(3D code data)
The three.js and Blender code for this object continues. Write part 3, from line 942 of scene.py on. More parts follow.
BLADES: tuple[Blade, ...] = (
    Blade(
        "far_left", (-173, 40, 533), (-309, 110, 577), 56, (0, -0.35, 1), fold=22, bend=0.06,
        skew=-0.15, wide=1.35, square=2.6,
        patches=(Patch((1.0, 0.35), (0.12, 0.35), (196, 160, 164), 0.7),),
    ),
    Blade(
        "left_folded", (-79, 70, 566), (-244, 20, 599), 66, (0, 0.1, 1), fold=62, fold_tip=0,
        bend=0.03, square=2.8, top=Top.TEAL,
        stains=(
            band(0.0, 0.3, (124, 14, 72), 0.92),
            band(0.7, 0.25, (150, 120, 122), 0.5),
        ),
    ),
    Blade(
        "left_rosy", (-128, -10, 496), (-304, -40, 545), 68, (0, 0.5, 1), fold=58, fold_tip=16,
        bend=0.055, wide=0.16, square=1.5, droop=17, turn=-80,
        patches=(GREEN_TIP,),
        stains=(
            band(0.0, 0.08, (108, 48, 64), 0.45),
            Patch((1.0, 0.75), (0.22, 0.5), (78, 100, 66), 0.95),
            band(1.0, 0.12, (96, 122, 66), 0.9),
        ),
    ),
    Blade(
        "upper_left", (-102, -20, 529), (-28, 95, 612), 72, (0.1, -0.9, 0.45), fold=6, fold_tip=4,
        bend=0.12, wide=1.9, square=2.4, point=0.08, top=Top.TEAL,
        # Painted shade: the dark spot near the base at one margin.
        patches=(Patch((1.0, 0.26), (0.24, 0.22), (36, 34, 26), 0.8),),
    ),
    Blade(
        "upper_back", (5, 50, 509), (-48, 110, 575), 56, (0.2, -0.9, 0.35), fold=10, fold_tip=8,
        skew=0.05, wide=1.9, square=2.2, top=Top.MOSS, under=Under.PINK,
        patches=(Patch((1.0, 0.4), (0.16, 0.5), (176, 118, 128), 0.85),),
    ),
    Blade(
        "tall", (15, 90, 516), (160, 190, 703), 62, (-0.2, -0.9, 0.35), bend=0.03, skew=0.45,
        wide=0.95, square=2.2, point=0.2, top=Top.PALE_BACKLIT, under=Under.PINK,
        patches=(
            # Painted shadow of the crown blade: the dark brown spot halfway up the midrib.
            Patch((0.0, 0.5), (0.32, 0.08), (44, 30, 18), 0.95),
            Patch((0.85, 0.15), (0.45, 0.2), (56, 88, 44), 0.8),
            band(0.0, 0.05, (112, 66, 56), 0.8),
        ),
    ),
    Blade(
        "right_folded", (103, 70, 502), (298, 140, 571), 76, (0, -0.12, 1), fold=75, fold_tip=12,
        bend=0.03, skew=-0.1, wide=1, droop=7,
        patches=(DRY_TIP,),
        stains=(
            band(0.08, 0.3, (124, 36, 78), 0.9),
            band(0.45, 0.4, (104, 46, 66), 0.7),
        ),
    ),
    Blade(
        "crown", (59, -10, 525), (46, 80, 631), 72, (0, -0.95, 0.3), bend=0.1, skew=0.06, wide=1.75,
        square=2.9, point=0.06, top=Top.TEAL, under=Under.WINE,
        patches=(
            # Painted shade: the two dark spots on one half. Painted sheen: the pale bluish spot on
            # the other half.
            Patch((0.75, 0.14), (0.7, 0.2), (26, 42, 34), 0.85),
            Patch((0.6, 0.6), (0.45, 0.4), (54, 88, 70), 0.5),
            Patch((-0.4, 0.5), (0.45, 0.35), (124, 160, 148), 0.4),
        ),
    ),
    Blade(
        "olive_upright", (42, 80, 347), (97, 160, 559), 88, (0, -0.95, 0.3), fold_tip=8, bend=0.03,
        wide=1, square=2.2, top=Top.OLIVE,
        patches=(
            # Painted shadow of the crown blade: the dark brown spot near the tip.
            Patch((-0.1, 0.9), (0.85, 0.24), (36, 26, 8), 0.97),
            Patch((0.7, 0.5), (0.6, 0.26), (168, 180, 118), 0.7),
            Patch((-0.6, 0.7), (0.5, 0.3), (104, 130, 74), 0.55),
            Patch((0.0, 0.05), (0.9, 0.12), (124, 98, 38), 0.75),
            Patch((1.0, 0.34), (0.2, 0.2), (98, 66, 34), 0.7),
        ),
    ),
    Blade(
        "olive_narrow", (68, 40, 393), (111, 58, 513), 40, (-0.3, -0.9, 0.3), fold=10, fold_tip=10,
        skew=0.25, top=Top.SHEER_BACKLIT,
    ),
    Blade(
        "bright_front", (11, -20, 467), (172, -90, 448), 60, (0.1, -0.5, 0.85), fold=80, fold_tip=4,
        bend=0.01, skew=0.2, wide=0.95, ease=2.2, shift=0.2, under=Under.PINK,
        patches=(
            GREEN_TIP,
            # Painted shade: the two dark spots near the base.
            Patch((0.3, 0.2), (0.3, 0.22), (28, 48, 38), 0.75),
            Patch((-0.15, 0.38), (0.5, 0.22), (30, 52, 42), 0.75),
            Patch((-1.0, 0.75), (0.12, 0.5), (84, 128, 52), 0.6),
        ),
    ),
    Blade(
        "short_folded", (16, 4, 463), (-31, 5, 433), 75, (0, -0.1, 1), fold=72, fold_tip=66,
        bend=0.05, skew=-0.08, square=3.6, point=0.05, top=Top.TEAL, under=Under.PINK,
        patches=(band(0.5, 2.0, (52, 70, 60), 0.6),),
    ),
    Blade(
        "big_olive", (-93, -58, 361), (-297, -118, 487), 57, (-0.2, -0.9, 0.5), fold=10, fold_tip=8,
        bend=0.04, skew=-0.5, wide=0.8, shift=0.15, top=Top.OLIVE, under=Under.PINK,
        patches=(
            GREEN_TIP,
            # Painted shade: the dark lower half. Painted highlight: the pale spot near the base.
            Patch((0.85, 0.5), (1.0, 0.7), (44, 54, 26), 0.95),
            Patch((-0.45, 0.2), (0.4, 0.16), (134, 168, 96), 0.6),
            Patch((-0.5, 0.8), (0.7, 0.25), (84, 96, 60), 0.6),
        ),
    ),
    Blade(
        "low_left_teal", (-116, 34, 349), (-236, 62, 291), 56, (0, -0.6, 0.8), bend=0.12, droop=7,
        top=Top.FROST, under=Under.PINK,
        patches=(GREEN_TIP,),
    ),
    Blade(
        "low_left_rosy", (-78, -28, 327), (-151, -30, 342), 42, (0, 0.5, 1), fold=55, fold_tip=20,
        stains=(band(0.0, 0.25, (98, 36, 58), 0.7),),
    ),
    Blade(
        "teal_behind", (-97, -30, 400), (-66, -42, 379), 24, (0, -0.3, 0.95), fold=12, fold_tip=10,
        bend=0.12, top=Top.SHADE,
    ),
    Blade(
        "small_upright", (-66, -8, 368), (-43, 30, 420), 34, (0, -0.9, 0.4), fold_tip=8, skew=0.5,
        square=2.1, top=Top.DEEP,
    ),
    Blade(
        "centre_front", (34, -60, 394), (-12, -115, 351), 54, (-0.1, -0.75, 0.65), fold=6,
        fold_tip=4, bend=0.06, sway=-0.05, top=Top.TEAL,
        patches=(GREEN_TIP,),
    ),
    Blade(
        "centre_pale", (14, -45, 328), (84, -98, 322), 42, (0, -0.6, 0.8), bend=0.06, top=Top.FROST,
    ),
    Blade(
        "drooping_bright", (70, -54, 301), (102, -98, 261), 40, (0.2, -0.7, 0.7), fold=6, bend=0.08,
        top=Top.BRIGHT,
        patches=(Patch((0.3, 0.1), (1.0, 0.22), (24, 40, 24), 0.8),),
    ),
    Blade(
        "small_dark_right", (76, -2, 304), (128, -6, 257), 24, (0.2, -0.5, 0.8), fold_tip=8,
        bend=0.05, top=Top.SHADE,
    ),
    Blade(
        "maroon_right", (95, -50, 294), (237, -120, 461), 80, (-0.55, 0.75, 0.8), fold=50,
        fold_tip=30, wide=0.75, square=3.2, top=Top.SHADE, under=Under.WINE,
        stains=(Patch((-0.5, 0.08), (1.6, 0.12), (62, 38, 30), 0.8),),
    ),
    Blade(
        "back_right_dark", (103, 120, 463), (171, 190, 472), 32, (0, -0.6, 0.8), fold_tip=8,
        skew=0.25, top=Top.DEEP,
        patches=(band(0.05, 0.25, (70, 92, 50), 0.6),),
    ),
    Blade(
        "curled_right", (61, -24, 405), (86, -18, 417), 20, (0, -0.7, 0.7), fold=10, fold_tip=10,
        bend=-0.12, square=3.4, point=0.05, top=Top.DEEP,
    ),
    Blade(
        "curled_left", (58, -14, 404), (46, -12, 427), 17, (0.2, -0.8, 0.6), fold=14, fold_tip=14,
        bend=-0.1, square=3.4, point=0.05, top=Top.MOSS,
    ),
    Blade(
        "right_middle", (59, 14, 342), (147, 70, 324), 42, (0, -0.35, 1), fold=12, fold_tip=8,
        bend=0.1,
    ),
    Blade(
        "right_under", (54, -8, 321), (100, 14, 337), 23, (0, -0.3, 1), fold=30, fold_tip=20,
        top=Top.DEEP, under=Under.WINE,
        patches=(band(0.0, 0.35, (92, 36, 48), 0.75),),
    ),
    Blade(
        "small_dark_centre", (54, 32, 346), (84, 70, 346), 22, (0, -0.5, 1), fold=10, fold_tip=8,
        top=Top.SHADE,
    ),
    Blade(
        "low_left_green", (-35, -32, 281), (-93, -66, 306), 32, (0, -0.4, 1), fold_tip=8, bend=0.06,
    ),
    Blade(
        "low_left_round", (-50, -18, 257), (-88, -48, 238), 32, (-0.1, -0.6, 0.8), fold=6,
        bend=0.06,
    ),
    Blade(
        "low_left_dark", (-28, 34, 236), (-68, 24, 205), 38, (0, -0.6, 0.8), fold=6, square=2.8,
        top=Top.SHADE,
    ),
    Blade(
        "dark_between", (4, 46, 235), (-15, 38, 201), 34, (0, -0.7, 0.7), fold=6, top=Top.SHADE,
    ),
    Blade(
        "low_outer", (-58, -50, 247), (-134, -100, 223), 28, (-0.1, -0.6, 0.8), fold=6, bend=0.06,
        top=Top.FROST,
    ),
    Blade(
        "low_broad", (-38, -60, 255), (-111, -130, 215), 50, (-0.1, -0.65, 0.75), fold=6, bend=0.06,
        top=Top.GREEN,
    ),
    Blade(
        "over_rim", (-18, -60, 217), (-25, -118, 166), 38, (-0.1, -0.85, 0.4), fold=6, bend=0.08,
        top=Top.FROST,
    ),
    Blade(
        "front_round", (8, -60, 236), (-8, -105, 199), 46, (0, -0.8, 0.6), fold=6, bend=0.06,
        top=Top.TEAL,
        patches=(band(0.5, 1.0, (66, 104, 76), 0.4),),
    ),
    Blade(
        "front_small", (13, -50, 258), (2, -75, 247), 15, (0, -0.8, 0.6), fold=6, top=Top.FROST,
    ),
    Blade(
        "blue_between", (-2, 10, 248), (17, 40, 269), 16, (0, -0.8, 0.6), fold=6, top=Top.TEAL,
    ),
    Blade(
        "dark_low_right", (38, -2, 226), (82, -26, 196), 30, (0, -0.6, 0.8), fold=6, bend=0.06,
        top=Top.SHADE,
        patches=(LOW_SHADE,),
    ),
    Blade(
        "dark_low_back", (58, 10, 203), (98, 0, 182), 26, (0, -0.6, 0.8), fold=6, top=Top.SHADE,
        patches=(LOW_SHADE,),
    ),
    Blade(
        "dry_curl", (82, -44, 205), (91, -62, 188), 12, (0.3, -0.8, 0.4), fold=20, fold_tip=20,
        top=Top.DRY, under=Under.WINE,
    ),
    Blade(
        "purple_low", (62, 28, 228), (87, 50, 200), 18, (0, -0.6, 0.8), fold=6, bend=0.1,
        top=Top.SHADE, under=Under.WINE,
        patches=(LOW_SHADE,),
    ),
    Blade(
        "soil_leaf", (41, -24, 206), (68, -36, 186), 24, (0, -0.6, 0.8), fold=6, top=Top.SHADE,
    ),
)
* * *
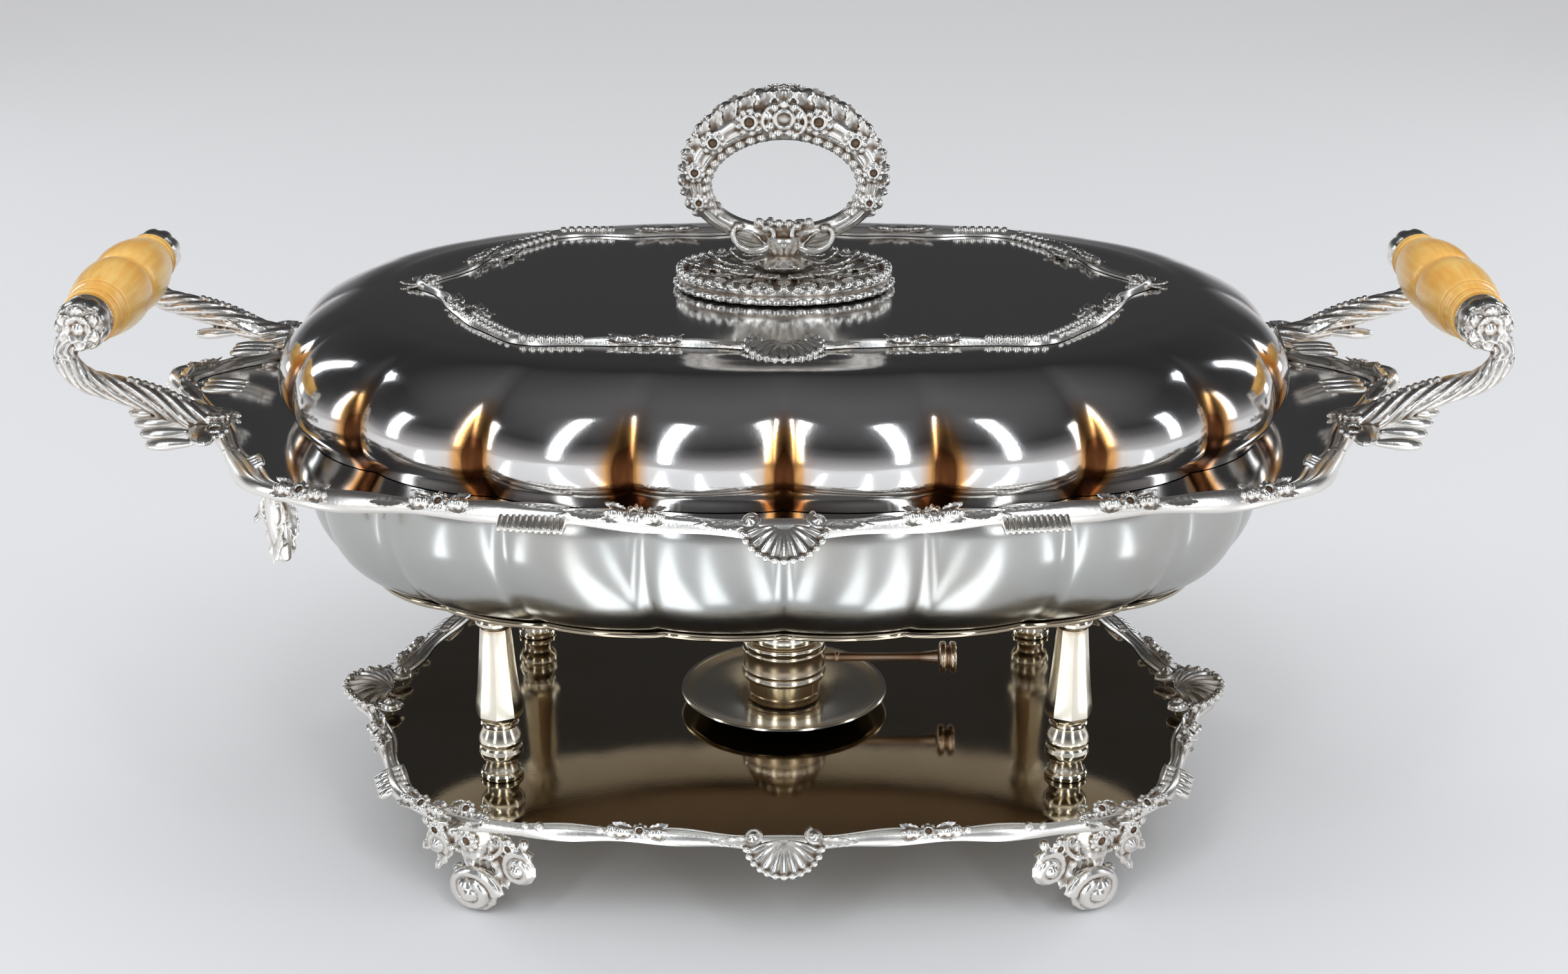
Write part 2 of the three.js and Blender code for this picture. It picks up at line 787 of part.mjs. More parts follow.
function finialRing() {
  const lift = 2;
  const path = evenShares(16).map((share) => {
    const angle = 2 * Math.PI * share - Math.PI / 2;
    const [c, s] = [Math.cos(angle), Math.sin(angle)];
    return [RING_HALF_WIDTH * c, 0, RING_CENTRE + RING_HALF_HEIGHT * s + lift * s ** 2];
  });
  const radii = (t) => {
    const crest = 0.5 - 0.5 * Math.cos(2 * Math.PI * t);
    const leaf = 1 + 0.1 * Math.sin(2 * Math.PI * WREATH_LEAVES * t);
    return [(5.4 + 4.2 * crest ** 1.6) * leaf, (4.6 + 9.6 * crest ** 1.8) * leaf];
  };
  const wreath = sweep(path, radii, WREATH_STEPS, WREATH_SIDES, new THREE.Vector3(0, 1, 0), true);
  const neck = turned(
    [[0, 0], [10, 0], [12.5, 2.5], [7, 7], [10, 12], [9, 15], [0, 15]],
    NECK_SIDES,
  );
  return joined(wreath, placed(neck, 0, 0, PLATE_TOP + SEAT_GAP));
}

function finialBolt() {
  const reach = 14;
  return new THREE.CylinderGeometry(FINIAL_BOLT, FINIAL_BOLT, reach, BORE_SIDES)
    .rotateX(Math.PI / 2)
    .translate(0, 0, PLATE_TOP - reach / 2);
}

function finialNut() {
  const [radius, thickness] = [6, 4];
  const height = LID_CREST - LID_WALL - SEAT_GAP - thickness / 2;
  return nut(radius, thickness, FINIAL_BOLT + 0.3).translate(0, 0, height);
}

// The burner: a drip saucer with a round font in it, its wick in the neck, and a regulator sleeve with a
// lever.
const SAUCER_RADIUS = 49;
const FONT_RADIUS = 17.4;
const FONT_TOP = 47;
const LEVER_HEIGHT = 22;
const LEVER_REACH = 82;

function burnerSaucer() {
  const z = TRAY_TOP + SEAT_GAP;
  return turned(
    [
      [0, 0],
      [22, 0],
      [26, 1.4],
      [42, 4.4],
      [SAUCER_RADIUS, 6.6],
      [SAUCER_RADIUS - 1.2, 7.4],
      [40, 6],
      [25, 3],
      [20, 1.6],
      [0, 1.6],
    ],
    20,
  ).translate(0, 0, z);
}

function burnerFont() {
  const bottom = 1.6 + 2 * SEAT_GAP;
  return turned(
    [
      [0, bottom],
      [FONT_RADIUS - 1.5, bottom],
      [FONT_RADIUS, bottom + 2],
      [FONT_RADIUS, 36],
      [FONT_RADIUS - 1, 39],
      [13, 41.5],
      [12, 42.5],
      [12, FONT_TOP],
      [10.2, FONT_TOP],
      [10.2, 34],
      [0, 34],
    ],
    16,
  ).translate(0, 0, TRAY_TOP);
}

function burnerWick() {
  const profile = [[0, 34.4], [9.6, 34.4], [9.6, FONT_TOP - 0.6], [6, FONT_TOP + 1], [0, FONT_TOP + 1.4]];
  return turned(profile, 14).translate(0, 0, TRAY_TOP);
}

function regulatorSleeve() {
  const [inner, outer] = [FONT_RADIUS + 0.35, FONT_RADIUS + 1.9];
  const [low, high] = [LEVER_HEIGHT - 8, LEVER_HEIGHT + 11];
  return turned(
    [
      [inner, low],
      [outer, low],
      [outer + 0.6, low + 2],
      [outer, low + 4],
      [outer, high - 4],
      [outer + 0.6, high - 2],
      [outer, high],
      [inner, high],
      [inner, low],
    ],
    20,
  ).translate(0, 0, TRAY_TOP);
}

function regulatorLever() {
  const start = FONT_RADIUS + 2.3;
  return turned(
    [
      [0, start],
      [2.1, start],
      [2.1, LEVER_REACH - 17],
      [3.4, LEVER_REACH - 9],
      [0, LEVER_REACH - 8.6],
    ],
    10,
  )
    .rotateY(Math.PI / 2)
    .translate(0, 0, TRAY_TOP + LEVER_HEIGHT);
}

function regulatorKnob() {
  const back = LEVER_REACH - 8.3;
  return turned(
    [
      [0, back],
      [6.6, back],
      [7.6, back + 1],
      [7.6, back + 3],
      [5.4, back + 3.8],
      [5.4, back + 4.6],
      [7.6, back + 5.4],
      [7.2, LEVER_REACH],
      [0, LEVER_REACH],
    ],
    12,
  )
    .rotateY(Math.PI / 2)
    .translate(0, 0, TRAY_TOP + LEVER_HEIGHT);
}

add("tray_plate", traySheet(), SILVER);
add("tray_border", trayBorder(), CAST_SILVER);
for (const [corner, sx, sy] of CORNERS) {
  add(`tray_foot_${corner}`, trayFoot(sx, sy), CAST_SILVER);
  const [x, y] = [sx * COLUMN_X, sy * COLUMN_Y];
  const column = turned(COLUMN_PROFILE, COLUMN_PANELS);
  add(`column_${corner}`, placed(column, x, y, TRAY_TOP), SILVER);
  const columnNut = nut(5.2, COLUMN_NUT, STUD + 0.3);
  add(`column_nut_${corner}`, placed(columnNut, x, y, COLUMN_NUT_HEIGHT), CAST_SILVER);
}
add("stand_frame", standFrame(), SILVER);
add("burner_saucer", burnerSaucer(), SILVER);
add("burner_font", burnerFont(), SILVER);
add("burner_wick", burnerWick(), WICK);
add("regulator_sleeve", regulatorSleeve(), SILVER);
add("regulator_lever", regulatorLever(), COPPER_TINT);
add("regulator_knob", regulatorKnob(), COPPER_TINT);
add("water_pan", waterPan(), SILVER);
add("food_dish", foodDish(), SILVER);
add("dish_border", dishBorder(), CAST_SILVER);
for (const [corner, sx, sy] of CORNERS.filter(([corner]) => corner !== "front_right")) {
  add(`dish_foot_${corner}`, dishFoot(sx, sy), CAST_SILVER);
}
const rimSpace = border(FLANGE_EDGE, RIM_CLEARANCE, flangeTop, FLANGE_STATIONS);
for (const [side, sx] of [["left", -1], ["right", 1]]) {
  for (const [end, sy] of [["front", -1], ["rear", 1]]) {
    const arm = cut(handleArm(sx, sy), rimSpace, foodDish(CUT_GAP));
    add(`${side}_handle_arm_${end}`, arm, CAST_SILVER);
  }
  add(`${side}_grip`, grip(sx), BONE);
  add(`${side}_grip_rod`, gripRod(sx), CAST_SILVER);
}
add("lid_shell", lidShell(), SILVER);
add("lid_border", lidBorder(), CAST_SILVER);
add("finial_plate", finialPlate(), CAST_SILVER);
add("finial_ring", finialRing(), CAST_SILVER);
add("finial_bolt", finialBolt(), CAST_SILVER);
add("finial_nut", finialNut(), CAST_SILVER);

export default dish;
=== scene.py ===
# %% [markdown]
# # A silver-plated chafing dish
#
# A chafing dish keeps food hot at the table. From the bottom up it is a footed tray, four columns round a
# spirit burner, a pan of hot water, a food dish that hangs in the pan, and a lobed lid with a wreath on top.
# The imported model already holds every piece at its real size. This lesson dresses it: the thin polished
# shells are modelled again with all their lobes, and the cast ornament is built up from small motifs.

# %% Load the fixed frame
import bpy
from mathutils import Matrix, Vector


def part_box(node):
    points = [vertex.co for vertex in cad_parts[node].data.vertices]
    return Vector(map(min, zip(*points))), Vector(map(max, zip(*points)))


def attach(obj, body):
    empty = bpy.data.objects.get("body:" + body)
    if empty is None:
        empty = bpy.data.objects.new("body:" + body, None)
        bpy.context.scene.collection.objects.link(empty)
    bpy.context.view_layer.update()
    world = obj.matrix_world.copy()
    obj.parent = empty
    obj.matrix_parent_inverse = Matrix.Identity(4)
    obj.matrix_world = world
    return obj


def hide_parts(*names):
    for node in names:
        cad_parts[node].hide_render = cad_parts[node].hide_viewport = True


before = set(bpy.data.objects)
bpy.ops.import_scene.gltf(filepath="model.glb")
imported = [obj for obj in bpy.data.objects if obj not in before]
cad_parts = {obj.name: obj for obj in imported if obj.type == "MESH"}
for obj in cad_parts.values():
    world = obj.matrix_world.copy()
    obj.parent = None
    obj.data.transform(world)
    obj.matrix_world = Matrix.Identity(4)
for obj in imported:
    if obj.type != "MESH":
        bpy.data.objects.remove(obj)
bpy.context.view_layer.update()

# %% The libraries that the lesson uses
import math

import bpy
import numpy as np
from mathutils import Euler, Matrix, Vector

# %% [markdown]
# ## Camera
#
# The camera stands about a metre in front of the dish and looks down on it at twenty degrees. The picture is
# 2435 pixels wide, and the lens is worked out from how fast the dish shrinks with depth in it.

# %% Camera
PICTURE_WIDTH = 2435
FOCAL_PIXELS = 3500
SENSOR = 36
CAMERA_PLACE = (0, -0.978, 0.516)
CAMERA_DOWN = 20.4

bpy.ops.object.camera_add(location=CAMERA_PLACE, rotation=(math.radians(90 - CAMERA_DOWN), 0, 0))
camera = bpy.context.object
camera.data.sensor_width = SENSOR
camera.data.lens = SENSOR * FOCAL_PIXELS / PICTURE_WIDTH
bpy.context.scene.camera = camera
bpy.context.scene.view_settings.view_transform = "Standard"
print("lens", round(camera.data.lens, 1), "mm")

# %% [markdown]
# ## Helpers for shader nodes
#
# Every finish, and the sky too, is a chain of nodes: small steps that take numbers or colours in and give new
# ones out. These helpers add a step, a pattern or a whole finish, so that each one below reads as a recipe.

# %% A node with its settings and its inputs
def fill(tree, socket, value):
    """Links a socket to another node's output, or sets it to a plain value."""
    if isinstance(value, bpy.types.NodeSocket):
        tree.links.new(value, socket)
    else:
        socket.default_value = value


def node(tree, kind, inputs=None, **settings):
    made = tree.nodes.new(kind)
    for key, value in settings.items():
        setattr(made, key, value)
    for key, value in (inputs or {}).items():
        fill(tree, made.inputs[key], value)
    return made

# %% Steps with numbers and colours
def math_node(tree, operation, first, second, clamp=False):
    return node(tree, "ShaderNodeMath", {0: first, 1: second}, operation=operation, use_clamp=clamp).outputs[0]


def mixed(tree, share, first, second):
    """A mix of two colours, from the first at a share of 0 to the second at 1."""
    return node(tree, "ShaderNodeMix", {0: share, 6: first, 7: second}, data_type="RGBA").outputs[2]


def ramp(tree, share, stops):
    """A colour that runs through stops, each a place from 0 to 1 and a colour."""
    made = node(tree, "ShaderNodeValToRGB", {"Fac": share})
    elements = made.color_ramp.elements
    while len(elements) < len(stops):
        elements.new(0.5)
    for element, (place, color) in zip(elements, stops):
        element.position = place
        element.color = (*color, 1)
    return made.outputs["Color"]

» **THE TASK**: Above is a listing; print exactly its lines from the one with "bpy.data.objects.remove(obj)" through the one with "from mathutils import Euler, Matrix, Vector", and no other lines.

» **COMPLETE OUTPUT**:
        bpy.data.objects.remove(obj)
bpy.context.view_layer.update()

# %% The libraries that the lesson uses
import math

import bpy
import numpy as np
from mathutils import Euler, Matrix, Vector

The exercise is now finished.